Skip it and read Eat Pray Love September 19, 2008 1 out of 2 found this review helpful
Ninety percent of this book is mind-numbingly boring. If you want to read a great book of this genre, go for "Eat Pray Love" and skip "The Wishing Year." The author is not particularly likable and there is waaaay too much academic rambling.
I wished this book would never end September 2, 2008 2 out of 2 found this review helpful
I just finished the Wishing Year and my profoundest wish when I got to the end was that it wouldn't be over so soon. I wanted it to go on and on. Spending time with this author is like spending an evening with one of those mesmerizing friends who leans towards you over the table at your favorite bistro and says, "You won't believe what happened to me?" and then launches into a tale of meeting someone fascinating who transformed her life, or unexpectedly being offered a trip to an exotic place that she'd always wanted to visit, or another wondrous occurrence. You're left thinking, "why don't these things happen to me? Reading the Wishing Year is wish fulfillment in itself. You get to live Noelle's life for that year and it was a hell of a lot more fun than my life that year for sure.

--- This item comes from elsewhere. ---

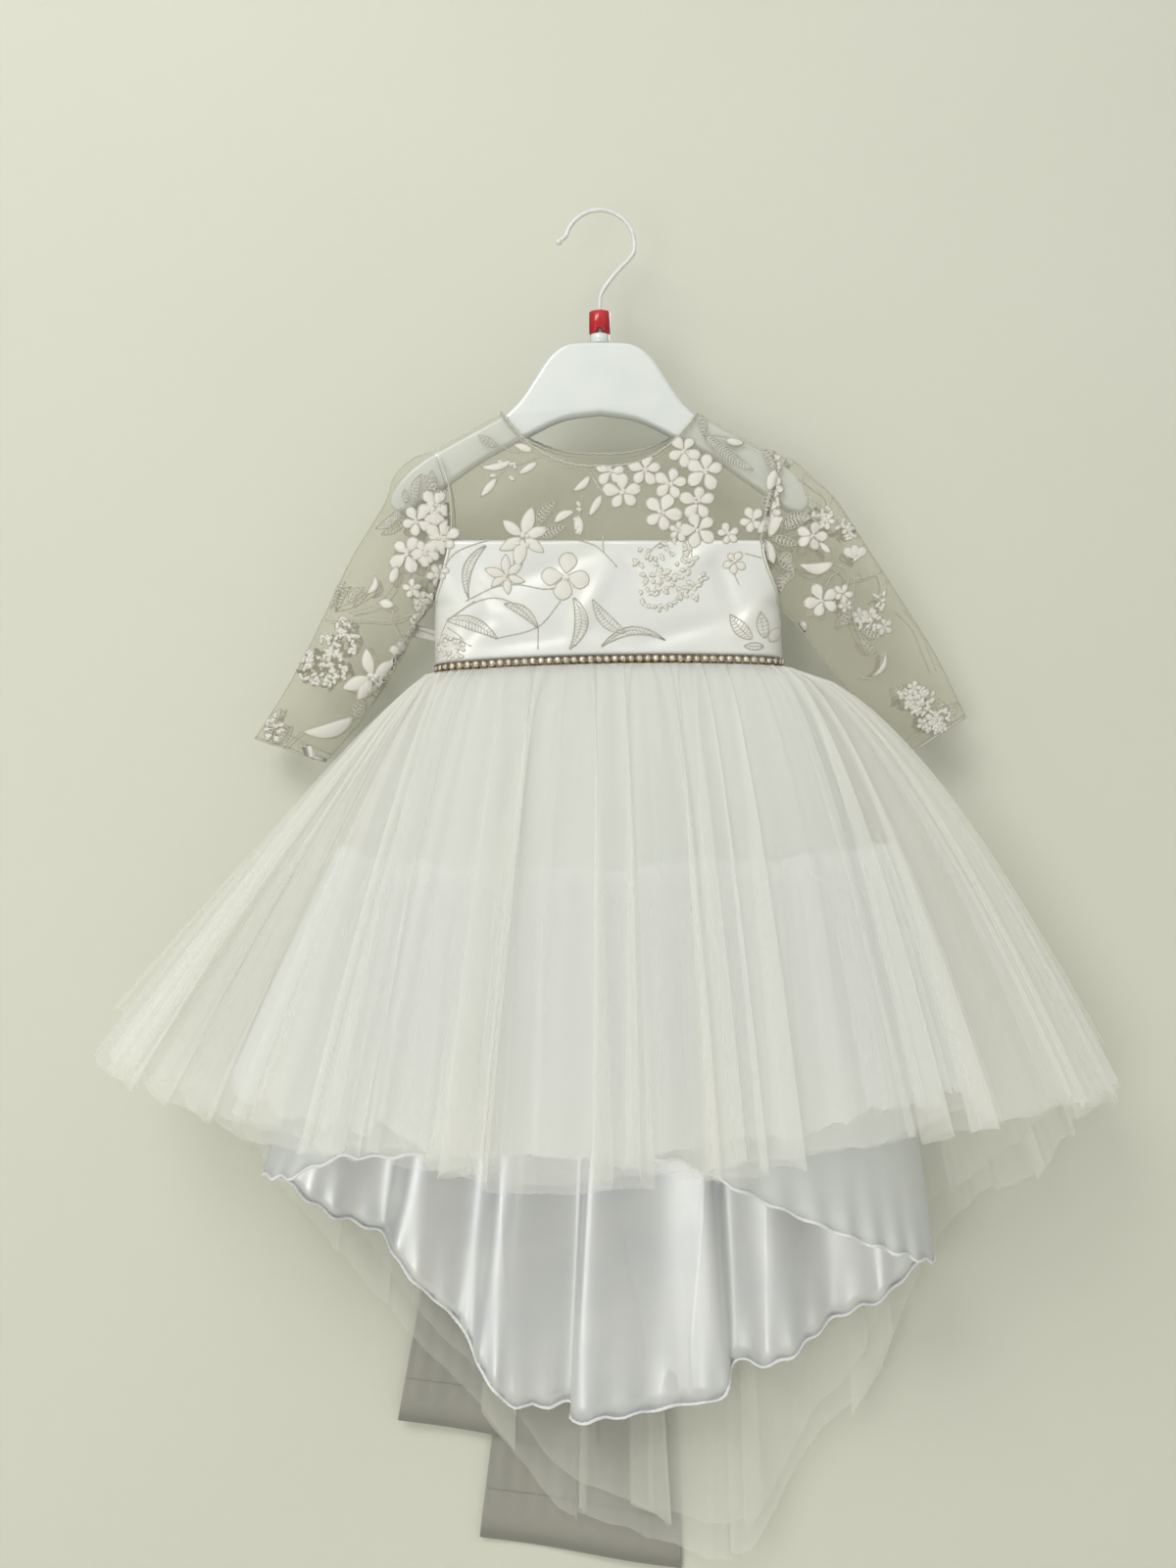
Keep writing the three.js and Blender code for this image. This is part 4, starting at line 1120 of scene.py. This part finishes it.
def rolled_hem(name, grid, wave):
    """The rolled and overlocked edge along a skirt grid's foot, frilled like a lettuce leaf."""
    edge = grid[-1]
    length = np.concatenate([[0], np.cumsum(np.linalg.norm(np.diff(edge, axis=0), axis=1))])
    steps = np.linspace(0, length[-1], int(length[-1] / 2.2))
    route = np.stack([np.interp(steps, length, edge[:, k]) for k in range(3)], axis=1)
    frill = np.sin(2 * math.pi * steps / wave + 1.4 * np.sin(steps / 37.0))
    route[:, 1] += 0.4 * frill
    radius = 1.05 + 0.25 * np.sin(steps * 2.1) * np.sin(steps * 0.63)
    return joined_piece(name, [cord_shape(route, radius, 7)], ROLLED_THREAD)


def frilled(grid, ripple, wave):
    """The same grid with its foot frilled over the last few centimetres."""
    edge = grid[-1]
    length = np.concatenate([[0], np.cumsum(np.linalg.norm(np.diff(edge, axis=0), axis=1))])
    frill = np.sin(2 * math.pi * length / wave + 1.4 * np.sin(length / 37.0))
    frill = frill * smooth_step(np.minimum(length, length[-1] - length), 0, 60)
    low = np.linspace(0, 1, len(grid))[:, None] ** 22
    grid[..., 1] += ripple * frill * low
    grid[..., 2] += 0.5 * ripple * np.cos(2 * math.pi * length / wave) * low
    return grid


# %% Underskirt pieces
for side, folds, flat, length in (
    ("front", FRONT_FOLDS, (0.52, 0.4), 340), ("back", TRAIN_FOLDS, (0.56, 0.5), 480),
):
    # The front's dull satin is darkened to paint the shade under the tulle.
    finish = SATIN_DULL_IN_PAINTED_SHADE if side == "front" else SATIN_TRAIN
    grid = frilled(satin_skirt(side, UNDERSKIRT_HEM[side], folds), 2.2, 24.0)
    piece = sheet_piece(f"underskirt_{side}_satin", grid, finish, (560, length), wall=0.5)
    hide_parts(f"underskirt_{side}")
    rolled_hem(f"underskirt_{side}_rolled_hem", grid, 24.0)
    report_sheet(piece, flat)

# %% [markdown]
# ## The sash
# Two satin sash ends are sewn into the back of the waist and hang down behind the train. Only their lower
# ends show below the tulle. Each is a long strip, gathered into a narrow seam at its top, with a turned hem.

# %% Sash tails
SASH_TAILS = {
    "left": {"top": (-24, 0), "bottom": ((-141, -830), (-2, -852)), "back": 43, "cut": (140, 540)},
    "right": {"top": (8, 32), "bottom": ((-84, -914), (58, -936)), "back": 48, "cut": (144, 620)},
}


SASH_GATHERS = 10


def sash_grid(tail, across=121, down=36):
    u, v = across_and_down(across, down)
    (left_x, left_z), (right_x, right_z) = tail["bottom"]
    x = mix(mix(tail["top"][0], tail["top"][1], u), mix(left_x, right_x, u), v**0.8)
    z = mix(-311.0, mix(left_z, right_z, u), v)
    y = mix(21.0, float(tail["back"]), smooth_step(-311 - z, 0, 120))
    gather = np.clip(0.4 + 3 * v, 0, 1) * np.clip((1 - v) / 0.45, 0, 1)
    y = y + 1.8 * np.sin(u * 2 * math.pi * SASH_GATHERS) * gather
    y = y - 3.0 * np.sin(u * math.pi * 2 + v * 3) * v * (1 - 0.4 * v)
    return np.stack([x, y, z], axis=-1)


for name, tail in SASH_TAILS.items():
    grid = sash_grid(tail)
    # The tails' dark grey satin is painted shade, not the cloth's own colour.
    piece = sheet_piece(f"sash_tail_{name}_satin", grid, SATIN_SASH_PAINTED_SHADE, tail["cut"], wall=0.5)
    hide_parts(f"sash_tail_{name}")
    fold = grid[-3, 1:-1] - [0, 0.45, 0]
    joined_piece(f"sash_tail_{name}_hem_fold", [cord_shape(fold, 0.3, 5)], SATIN_SASH_PAINTED_SHADE)
    report_sheet(piece, (tail["cut"][0] * MM, tail["cut"][1] * MM))

# %% [markdown]
# ## The waist chain
# Cup chain is a row of small glass stones, each in a brass cup, linked 5.4 mm apart. It hides the waist seam.
# Each cup is a low turned rim and each stone a cut cone with a flat table, so every one catches a light.

# %% Cups and stones
def turned_to_face(shape, place, facing):
    """A shape made facing +Z, turned to face a direction and moved to its place."""
    points, faces = shape
    turn = np.array(Vector((0, 0, 1)).rotation_difference(Vector(facing)).to_matrix())
    return points @ turn.T + place, faces


cup = turned([(0.4, -0.6), (1.9, -0.6), (2.35, 0.3), (2.3, 0.95), (1.85, 1.05), (1.75, 0.5)], 12)
stone = turned([(1.85, 0.55), (1.5, 1.2), (0.95, 1.5), (0.01, 1.55)], 8)
for side in ("front", "back"):
    u = np.linspace(0.0005, 0.9995, 600)
    line = np.stack(waist_point(side, u), axis=1)
    line[:, 1] += SIGN[side] * 1.6
    line[:, 2] -= 3.0
    length = np.concatenate([[0], np.cumsum(np.linalg.norm(np.diff(line, axis=0), axis=1))])
    steps = np.arange(2.4, length[-1] - 2.0, 5.4)
    places = np.stack([np.interp(steps, length, line[:, k]) for k in range(3)], axis=1)
    along = np.gradient(places, axis=0)
    facing = np.cross(along, [0, 0, 1.0]) * (1 if side == "front" else -1)
    facing /= np.linalg.norm(facing, axis=1)[:, None]
    facing += rng.normal(0, 0.09, facing.shape)
    cups = [turned_to_face(cup, place, way) for place, way in zip(places, facing)]
    stations = np.arange(1, length[-1] - 1, 3)
    link = np.stack([np.interp(stations, length, line[:, k]) for k in range(3)], axis=1)
    cups.append(cord_shape(link, 0.75, 6))
    cup_piece = joined_piece(f"waist_chain_{side}_cups", cups, CUP_BRASS)
    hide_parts(f"waist_chain_{side}")
    stones = [turned_to_face(stone, place, way) for place, way in zip(places, facing)]
    joined_piece(f"waist_chain_{side}_stones", stones, STONE)
    print("waist chain", side, len(places), "stones")

# %% [markdown]
# ## The room
# The gown hangs in front of a plain wall with a pale floor far below. The wall shows only its front face and
# stops no light, so the gown can be looked at from behind as well, lit by the room. One large soft light
# stands high in front on the left, a weaker one stands low beside it like a window, and one is behind.

# %% Wall and floor
def plaster(name, light, shade):
    """Matt emulsion on plaster: roller marks a few millimetres wide and slow changes of tone."""
    material, tree, output = new_material(name)
    place = add_node(tree, "ShaderNodeTexCoord").outputs["Object"]
    tone = add_node(tree, "ShaderNodeTexNoise", Vector=place, Scale=1.3, Detail=3.0).outputs[0]
    tone = add_node(tree, "ShaderNodeMapRange", i0=tone, i1=0.35, i2=0.65).outputs[0]
    colour = add_node(
        tree, "ShaderNodeMix", {"data_type": "RGBA"}, i0=tone, i6=linear(light), i7=linear(shade)
    ).outputs[2]
    marks = add_node(tree, "ShaderNodeTexNoise", Vector=place, Scale=260.0, Detail=2.0).outputs[0]
    relief = add_node(tree, "ShaderNodeBump", Strength=0.1, Distance=0.0006, Height=marks).outputs[0]
    paint = add_node(
        tree, "ShaderNodeBsdfPrincipled", Base_Color=colour, Roughness=0.85, Normal=relief,
        Specular_IOR_Level=0.2,
    ).outputs[0]
    side = add_node(tree, "ShaderNodeNewGeometry").outputs["Backfacing"]
    clear = add_node(tree, "ShaderNodeBsdfTransparent").outputs[0]
    surface = add_node(tree, "ShaderNodeMixShader", i0=side, i1=paint, i2=clear)
    tree.links.new(surface.outputs[0], output.inputs[0])
    return material


def stage_plane(name, corners, material):
    mesh = bpy.data.meshes.new(name)
    mesh.from_pydata(corners, [], [(0, 1, 2, 3)])
    mesh.materials.append(material)
    plane = bpy.data.objects.new(name, mesh)
    bpy.context.scene.collection.objects.link(plane)
    return plane


WALL = plaster("matt_emulsion_on_plaster", "#DADBCE", "#D6D7C9")
FLOOR = plaster("pale_painted_floor", "#E2E1D8", "#DAD9D0")
WALL_Y = 0.052
wall = stage_plane(
    "wall", [(-2.5, WALL_Y, -1.15), (2.5, WALL_Y, -1.15), (2.5, WALL_Y, 1.3), (-2.5, WALL_Y, 1.3)], WALL
)
wall.visible_diffuse = False
wall.visible_glossy = False
wall.visible_shadow = False
floor = stage_plane("floor", [(-5, -5, -1.15), (5, -5, -1.15), (5, 5, -1.15), (-5, 5, -1.15)], FLOOR)
print("stage:", wall.name, floor.name)


# %% Light
def soft_light(name, place, target, size, power, colour):
    lamp = bpy.data.lights.new(name, "AREA")
    lamp.shape = "RECTANGLE"
    lamp.size, lamp.size_y = size
    lamp.energy = power
    lamp.color = linear(colour)[:3]
    holder = bpy.data.objects.new(name, lamp)
    holder.location = place
    holder.rotation_euler = (Vector(target) - Vector(place)).to_track_quat("-Z", "Y").to_euler()
    bpy.context.scene.collection.objects.link(holder)
    return holder


soft_light("key_light", (-0.9, -1.7, 1.1), (0.0, 0.0, -0.45), (1.1, 0.8), 21.0, "#FFFEFA")
soft_light("window_light", (-0.75, -1.9, -0.6), (0.0, 0.0, -0.75), (0.6, 0.9), 6.5, "#FFFFFF")
soft_light("back_light", (0.9, 1.9, 0.7), (0.0, 0.0, -0.45), (1.2, 1.0), 9.0, "#FFFFFF")
world = bpy.data.worlds.new("room")
bpy.context.scene.world = world
world.use_nodes = True
room = world.node_tree
background = room.nodes["Background"]
way = add_node(
    room, "ShaderNodeSeparateXYZ", Vector=add_node(room, "ShaderNodeTexCoord").outputs["Generated"]
)
glow = add_node(room, "ShaderNodeMapRange", i0=way.outputs[2], i1=-0.6, i2=0.8, i3=0.2, i4=0.9).outputs[0]
dimmer = add_node(room, "ShaderNodeMapRange", i0=way.outputs[1], i1=-0.4, i2=0.5, i3=1.05, i4=0.4).outputs[0]
glow = add_node(room, "ShaderNodeMath", {"operation": "MULTIPLY"}, i0=glow, i1=dimmer).outputs[0]
room.links.new(glow, background.inputs["Strength"])
background.inputs["Color"].default_value = linear("#EFF0EC")
bpy.context.scene.view_settings.view_transform = "Standard"
# A line of sight can cross a dozen or more layers of net, counting each overlap.
bpy.context.scene.cycles.transparent_max_bounces = 20

# %% Camera
lens = bpy.data.cameras.new("camera")
lens.lens = 37.5
lens.sensor_width = 36.0
camera = bpy.data.objects.new("camera", lens)
camera.location = (-0.0079, -1.1, -0.385)
camera.rotation_euler = (math.pi / 2, 0, 0)
bpy.context.scene.collection.objects.link(camera)
bpy.context.scene.camera = camera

The best thing about her approach to wishing was that it made sense of New Agey gobbledygook like the "Secret." I, like her, am an intellectual, skeptical sort who secretly visits psychics and semi-believes in some of this woo-woo stuff but feels guilty about it. Oxenhandler removes the guilt by explaining the ancient roots of wishing and other attempts at magical intervention, and comes up with some scientific theories about why it might work. Hey, even Plato believed it. (sort of).

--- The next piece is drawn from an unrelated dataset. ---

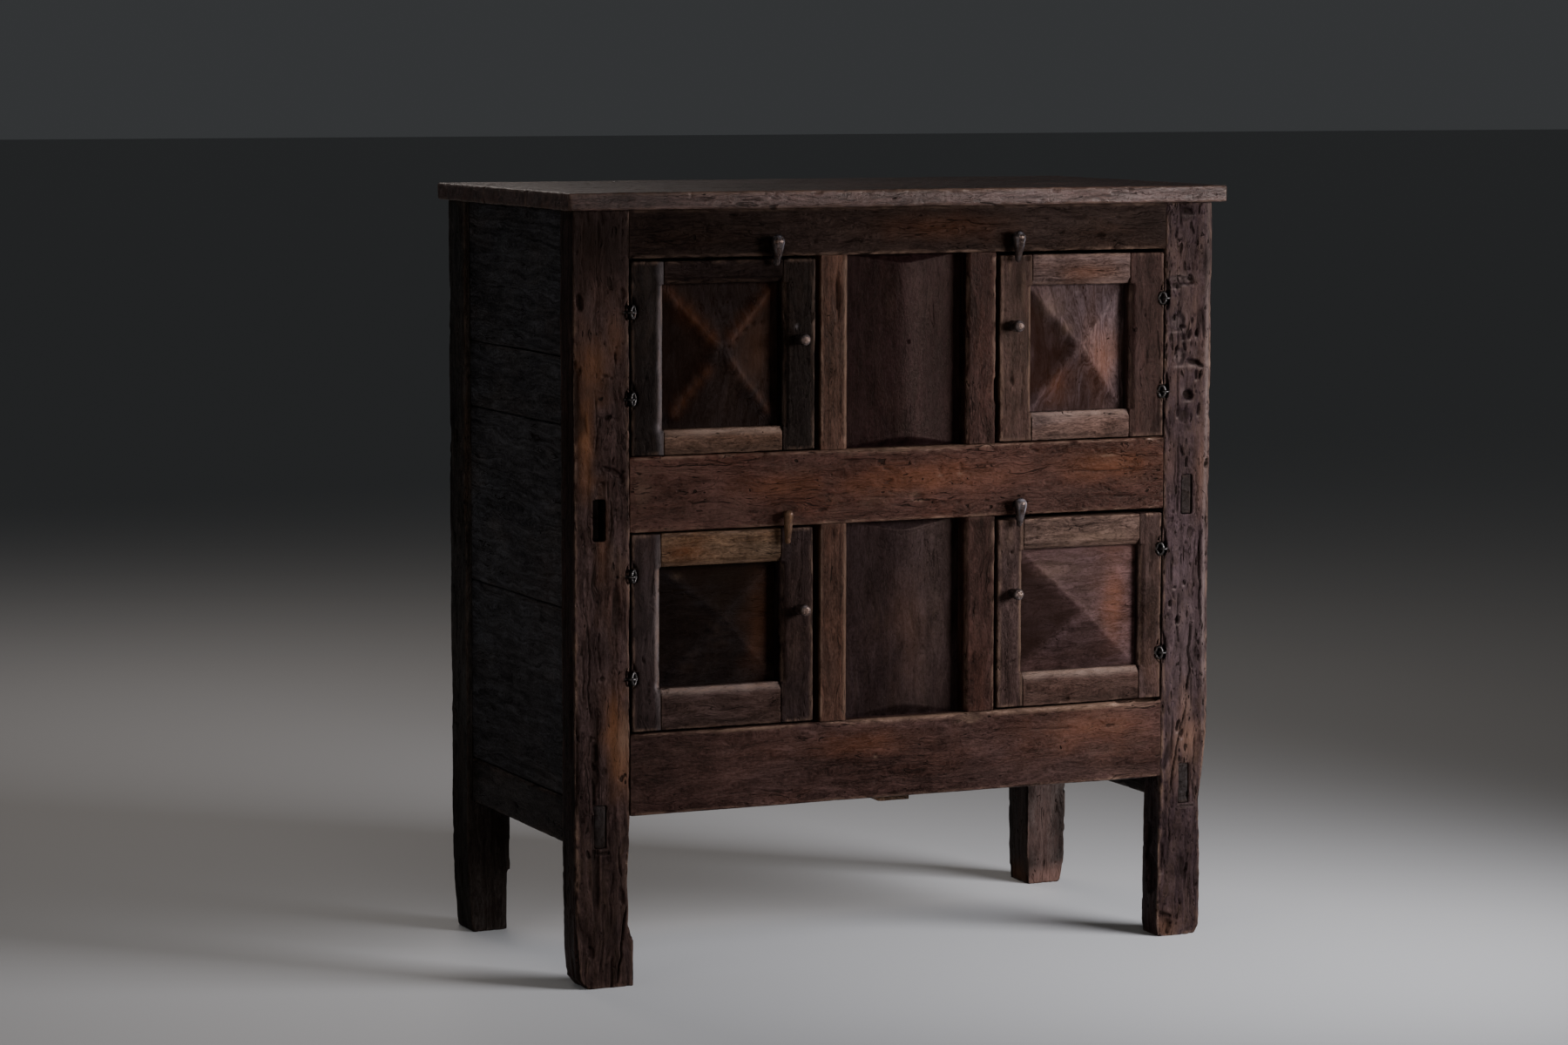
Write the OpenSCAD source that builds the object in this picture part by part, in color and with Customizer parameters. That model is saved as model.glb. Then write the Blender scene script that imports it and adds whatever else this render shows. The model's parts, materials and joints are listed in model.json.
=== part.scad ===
// Low cupboard of framed and pegged hardwood: four rough-hewn corner posts, three front rails,
// four muntins, two fielded centre panels and four small doors with pointed panels.
// Millimetres. Z is up. Inside the modules Y = 0 is the front face of the frame and +Y runs to the
// back; the whole model is then moved so that the origin is on the floor, in the middle of its
// bounding box.

/* [Overall] */
// Width over the outer faces of the posts
carcass_w = 992; // [980:1:1010]
// Depth over the outer faces of the posts
carcass_d = 500; // [480:1:540]
// Thickness of the three boards of the top
top_t = 24; // [18:1:30]
// How far the top passes the posts at each end
top_over_side = 13; // [8:1:20]
// How far the top passes the front of the frame
top_over_front = 20; // [12:1:23]
// How far the top passes the back posts
top_over_back = 10; // [4:1:20]

/* [Posts] */
// Width of the front left post, seen from the front
post_fl_w = 82; // [80:1:86]
// Width of the front right post, seen from the front
post_fr_w = 75; // [72:1:80]
// Thickness of the front posts, front to back
post_f_d = 50; // [46:1:56]
// Width of the back posts
post_b_w = 68; // [64:1:72]
// Thickness of the back posts, front to back
post_b_d = 65; // [60:1:70]

/* [Front frame] */
// Thickness of the front rails and muntins
rail_t = 42; // [40:1:45]
// Underside of the top rail, above the floor
top_rail_z = 1008; // [1006:1:1012]
// Depth of the edges of the two centre panels behind the frame's face
field_depth = 24; // [24:1:28]
// How far the ridge of a centre panel stands out from its edges
field_rise = 15; // [8:1:20]
// Height of the slope at the top and at the bottom of a centre panel
field_hip = 22; // [14:1:34]

/* [Doors] */
// Thickness of the door frames
door_t = 36; // [35:1:38]
// Width of the worn bevel round each door panel
bevel_w = 9; // [4:1:9]
// Depth of that bevel
bevel_d = 6; // [3:1:6]
// How far each pointed panel rises from its edges to its point
point_rise = 14; // [8:1:14]

/* [Ironwork] */
// Radius of the hinge wire
wire_r = 1.6; // [1.3:0.1:1.8]
// Distance of the hinge axis in front of the frame's face
hinge_out = 3; // [2.5:0.5:4]

/* [Turn buttons] */
// Radius of the round shank that turns in the rail
shank_r = 4; // [3.5:0.1:4.5]
// How far the middle of a button's head stands out from the frame
button_out = 13; // [12:0.5:15]

/* [Hidden] */
$fn = 48;
e = 0.05;                       // room round a fixed pin
run = 0.08;                     // room round a turning shank
joint_gap = 0.6;                // open joint between neighbouring boards
hw = carcass_w / 2;
post_top = 1075;
knob_out = 24;
y_shift = -(carcass_d + top_over_back - knob_out) / 2;

fl_in = -hw + post_fl_w;        // inner edge of the front left post
fr_in = hw - post_fr_w;         // inner edge of the front right post
b_in = hw - post_b_w;           // inner faces of the back posts, at +x and -x
by0 = carcass_d - post_b_d;     // front faces of the back posts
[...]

I'm coming up with my wish list as we speak and will report back whether any of them came true.
SIMPLY INCREDIBLE, BEAUTIFUL PROSE September 1, 2008 1 out of 2 found this review helpful
This is one of the most beautifully written and thought provoking books I've read in a long time. I am a voracious reader, devouring books at a clip of 3 or 4 a week, both fiction and non-fiction. This book had a lot of meaning for me, a newbie to the law of attraction and a devotee of all things positive and spiritual. Noelle's journey is profound and so beautifully written that it made me smile, dream and travel with her and her friends through their physical, emotional and dreamed journeys, always seeking balance. I will not only read this several more times, but intend to buy this book for about 15 dear friends with whom I want to share Noelle's journey. I've also already made a lengthy list of books she quotes from that I also wish to purchase, though Raquelle's might have to wait for the next tax return check! I wish (left hand over heart, right hand over left) that Noelle would continue this journey, taking us with her once again as her life continues to unfold, her man becomes more cleaved to her, her new home transforms (those old vinyl floors have to go) and her spiritual journey is given more insight. I want more and I've said that about only three other authors in my lifetime. I didn't want her year or my reading of it, to end. Buy this book for yourself and for everyone you care about, now - today. Few books you will ever read will leave you feeling more fulfilled, satisfied and optomistic! It will also expand your understanding of how life really can work, will provide a brief study of authors from before Christ to the spring of '06 and will solidly plant a burning 'I must know more' lust in your heart - yearning for Bromeliads and tide pools, hot tubs and burritoes. When Budda said (even though it is aberrated) 'What we think - we are' is the most fundamenal of truths for all of us, for all time. Thank you Noelle Oxenhandler, a thousand Thank You's!!!